A trek along part of these cliffs at any time of the year is a rewarding experience and much easier than one might think. One such walk starts from the popular resort of Xlendi, simply by following the promenade on the left hand side of the bay. As the promenade comes to an end there is a small bridge which gets you across the mouth of the Wied ta Kantra – a steep sided dry valley bordered by a varied vegetation. From here make your way to the tower at the end of the bay. There are good views of the cliffs further to the north of Xlendi from here.

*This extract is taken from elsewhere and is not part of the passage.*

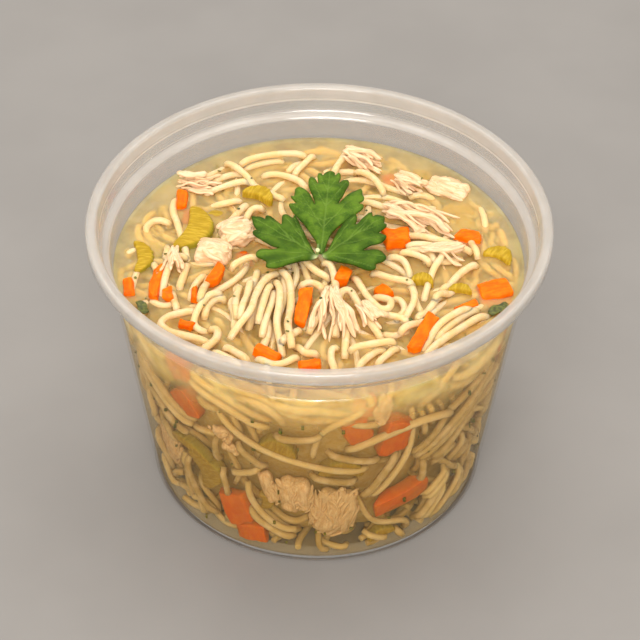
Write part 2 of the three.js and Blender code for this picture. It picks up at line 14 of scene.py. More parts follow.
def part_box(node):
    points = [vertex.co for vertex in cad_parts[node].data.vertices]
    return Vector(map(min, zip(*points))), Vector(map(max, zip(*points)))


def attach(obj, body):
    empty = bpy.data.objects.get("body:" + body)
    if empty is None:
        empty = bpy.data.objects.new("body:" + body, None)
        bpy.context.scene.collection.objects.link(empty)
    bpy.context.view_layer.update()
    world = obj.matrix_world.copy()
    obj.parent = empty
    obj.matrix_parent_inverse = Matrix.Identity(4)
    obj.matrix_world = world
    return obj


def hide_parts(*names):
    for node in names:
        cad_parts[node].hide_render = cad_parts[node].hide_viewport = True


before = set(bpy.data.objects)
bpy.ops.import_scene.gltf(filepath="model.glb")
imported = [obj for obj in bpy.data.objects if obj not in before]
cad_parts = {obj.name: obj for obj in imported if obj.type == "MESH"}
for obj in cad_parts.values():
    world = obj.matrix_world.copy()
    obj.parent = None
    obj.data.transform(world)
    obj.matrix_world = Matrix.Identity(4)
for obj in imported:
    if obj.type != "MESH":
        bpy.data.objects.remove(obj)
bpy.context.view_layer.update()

MM = 0.001
UP = (0, 0, 1)

# ---------------------------------------------------------------- driving dimensions

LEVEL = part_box("broth")[1].z / MM
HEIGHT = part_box("tub")[1].z / MM
RIM_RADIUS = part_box("tub")[1].x / MM
BASE_RADIUS = 44.0
SHOULDER_RADIUS = 53.5
SHOULDER_HEIGHT = 70.4
WALL = 0.8
FLOOR = 1.0
CORNER = 2.0
MOUTH = RIM_RADIUS - 2.9
SKIRT = 3.5

NOODLE = 1.05  # radius of a noodle
STEP = 0.7  # distance from point to point along a noodle
KEEP_IN = 50.4  # radius inside which everything at the surface stays
HEAP_MIDDLE = (1.0, 3.0)
HEAP_SPREAD = 23.0
HEAP_EDGE = 0.2  # how far the heap stands above the level at its edge
HEAP_RISE = 2.0  # and how much further in its middle
CLEAR_DROP = 1.1  # how much lower it lies where clear broth shows at the back
LAYER_STEP = 1.1  # how much higher each layer of strands lies
BROTH_DROP = 0.35  # how far the broth's surface lies under the edge of its meniscus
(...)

Past the tower there is a level limestone rock shelf – a popular off-beat bathing area - which soon makes way to higher ground up to the cliffs. By now you will have left civilization a good twenty minutes behind, the silence is delicious and the views are second to none as the high vertical cliffs come into view. The trek is a very easy one to follow and basically winds its way above a couple of steep sided coves for the next forty minutes or so; a beautiful lonely trek with breath-taking views each step of the way...

Past the second inlet a veritable cliff wall comes into view but don’t be disheartened…the trek continues some way inland making for a less steep climb before rejoining the edge.  Once at the top the full sweep of the cliffs (called the Sanap cliffs in this area) can be appreciated. From here the path becomes a well laid out paved one and the views now stretch as far as Comino and the north coast of Malta. At the end of the paved path a narrow road leads back to the tiny village of Munxar from where one can easily get back to Xlendi via the panoramic road set between open fields – and the whole track would have taken you about two hours.


There’s more edge of the cliff walking if you’re so inclined as the cliffside track continues on a more or less level path to the outskirts of the village of Sannat, and past that on to the large Ta Cenc plateau – itself an equally wild and beautiful site. Allow three to four hours for this second option.


The walk is a relatively easy one and can be appreciated at all times of the year but spring brings out the best of this coastal walk as the vegetation is at its vibrant best. In the hot dry summer an early morning or late afternoon start is best. Some drinking water and sun screen are essentials….plus a camera!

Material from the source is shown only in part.